Validation Error: [ UNASSIGNED-VkImageMemoryBarrier-image-00004 ] Object 0: handle = 0x2e4077a7ed0, type = VK_OBJECT_TYPE_COMMAND_BUFFER; | MessageID = 0x4acfa767 | vkQueueSubmit(): in submitted command buffer VkImageMemoryBarrier acquiring ownership of VkImage (VkImage 0xd897d90000000016[]), from srcQueueFamilyIndex 2 to dstQueueFamilyIndex 0 has no matching release barrier queued for execution.

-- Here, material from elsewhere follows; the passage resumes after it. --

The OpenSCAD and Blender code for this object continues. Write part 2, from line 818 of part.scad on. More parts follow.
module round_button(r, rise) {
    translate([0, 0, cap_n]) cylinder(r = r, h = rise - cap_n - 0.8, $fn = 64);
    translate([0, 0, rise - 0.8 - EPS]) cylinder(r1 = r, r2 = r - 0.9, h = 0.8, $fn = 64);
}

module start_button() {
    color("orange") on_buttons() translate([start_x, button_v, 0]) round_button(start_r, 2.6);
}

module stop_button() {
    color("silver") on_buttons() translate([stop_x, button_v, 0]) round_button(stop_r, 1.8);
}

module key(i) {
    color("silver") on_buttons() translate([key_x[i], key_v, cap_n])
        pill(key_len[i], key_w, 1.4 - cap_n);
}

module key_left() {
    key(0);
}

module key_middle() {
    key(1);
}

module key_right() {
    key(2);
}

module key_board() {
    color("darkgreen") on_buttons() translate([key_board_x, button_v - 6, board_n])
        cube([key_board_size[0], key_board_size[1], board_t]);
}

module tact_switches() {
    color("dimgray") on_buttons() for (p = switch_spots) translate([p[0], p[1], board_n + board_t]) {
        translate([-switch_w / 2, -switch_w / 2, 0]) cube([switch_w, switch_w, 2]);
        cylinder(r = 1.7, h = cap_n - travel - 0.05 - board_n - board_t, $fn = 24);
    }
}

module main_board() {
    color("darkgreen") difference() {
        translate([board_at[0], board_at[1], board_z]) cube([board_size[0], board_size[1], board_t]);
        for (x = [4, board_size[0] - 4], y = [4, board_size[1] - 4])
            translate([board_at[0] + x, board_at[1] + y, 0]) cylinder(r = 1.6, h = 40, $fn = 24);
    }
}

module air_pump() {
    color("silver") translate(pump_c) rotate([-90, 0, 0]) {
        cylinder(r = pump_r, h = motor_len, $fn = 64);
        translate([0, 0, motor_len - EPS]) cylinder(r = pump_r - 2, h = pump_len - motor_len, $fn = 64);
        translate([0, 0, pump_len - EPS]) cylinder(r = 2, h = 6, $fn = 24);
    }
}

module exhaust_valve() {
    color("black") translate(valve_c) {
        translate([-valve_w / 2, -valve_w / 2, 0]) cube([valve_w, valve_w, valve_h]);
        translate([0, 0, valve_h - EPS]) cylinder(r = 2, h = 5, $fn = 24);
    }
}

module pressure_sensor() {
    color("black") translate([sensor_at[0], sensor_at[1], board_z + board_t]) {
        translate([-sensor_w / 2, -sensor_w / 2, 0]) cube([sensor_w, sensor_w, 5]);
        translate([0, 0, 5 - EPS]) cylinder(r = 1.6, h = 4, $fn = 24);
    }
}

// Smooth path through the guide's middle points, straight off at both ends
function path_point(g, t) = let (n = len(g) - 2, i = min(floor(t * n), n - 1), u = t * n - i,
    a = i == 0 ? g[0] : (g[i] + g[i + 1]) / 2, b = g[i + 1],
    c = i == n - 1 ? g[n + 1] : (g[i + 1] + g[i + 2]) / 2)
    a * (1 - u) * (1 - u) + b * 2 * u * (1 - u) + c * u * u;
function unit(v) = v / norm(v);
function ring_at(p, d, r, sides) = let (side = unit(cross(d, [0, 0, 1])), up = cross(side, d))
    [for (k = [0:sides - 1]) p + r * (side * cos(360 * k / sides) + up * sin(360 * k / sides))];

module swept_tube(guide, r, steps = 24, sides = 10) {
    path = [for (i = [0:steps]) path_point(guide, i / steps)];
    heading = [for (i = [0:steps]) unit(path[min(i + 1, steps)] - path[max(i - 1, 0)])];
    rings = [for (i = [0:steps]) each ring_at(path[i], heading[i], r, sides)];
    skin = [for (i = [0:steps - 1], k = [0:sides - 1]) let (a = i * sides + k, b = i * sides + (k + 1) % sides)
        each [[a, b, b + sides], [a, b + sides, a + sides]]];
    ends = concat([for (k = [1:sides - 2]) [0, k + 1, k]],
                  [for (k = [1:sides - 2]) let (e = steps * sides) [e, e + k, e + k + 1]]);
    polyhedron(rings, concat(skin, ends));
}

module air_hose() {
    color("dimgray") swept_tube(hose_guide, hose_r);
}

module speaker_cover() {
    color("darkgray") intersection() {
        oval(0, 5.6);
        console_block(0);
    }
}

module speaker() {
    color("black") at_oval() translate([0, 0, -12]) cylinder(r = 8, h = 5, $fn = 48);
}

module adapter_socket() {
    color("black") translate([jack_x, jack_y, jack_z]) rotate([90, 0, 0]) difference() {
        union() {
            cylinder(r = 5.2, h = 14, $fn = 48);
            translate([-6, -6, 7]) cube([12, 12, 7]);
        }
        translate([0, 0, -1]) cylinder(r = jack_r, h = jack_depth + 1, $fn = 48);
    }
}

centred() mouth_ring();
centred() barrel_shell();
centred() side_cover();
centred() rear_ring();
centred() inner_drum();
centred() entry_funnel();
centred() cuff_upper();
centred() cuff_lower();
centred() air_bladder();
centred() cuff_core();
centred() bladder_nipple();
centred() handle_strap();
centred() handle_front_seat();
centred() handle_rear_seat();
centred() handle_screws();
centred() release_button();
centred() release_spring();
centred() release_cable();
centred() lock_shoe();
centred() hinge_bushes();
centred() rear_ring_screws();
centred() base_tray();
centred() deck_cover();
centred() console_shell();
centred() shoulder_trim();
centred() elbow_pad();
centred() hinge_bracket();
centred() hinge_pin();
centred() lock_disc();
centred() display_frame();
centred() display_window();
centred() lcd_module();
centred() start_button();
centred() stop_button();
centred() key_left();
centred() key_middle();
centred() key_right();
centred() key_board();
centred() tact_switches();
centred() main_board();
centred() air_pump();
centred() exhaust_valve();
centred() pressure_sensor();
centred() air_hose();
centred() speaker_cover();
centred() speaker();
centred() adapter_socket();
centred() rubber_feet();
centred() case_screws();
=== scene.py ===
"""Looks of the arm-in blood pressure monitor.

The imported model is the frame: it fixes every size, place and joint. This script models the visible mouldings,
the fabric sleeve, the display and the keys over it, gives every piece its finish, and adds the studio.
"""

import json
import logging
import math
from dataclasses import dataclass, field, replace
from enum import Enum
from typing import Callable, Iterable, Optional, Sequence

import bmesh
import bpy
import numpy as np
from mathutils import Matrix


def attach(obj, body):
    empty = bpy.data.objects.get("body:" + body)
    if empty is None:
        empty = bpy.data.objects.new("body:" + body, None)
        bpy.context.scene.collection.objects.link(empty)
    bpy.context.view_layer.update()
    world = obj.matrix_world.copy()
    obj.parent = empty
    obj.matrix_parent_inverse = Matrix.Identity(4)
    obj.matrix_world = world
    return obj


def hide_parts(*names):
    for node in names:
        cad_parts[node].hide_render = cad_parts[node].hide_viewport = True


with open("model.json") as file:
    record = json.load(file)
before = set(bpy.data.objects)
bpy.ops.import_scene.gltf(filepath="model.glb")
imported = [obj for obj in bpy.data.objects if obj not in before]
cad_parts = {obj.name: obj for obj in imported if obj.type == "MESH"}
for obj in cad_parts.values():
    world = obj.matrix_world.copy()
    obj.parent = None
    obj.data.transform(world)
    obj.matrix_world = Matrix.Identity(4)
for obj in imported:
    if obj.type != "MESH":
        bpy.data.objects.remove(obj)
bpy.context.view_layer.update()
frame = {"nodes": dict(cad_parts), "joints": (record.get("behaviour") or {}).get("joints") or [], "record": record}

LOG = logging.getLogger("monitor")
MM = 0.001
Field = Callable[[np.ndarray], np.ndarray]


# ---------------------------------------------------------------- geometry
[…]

jeremyg-lunarg commented 2 years ago

I recently merged a PR that made a lot of improvements to timeline semaphore state tracking. I'm not sure yet if it will fix this problem described in the issue. Are you able to update to the latest Vulkan-ValidationLayers code and see if it is fixed? Otherwise I'll try to make a test case that shows the error (and if it is fixed), but it might be next week or so before I get to it.

martty commented 2 years ago

Hi, thank you for looking into it.

I built latest VVL (ad20b97), but unfortunately I still get the same validation errors.

jeremyg-lunarg commented 2 years ago

We're both tracking (CoreChecks::PostCallRecordQueueSubmit) and validating image layouts transitions at submit time but we shouldn't be doing this work until any previous wait semaphores have signaled. The PR I mentioned above gets us closer to making this possible but further reorg is required.

mbechard commented 2 years ago

You should be able to validate when the command buffer that will signal >= the timeline value is submitted, no need to wait for actual signal, I think?

jeremyg-lunarg commented 2 years ago

You should be able to validate when the command buffer that will signal >= the timeline value is submitted, no need to wait for actual signal, I think?

Good point and I think we're tracking enough information now in SEMAPHORESTATE::operations to do that.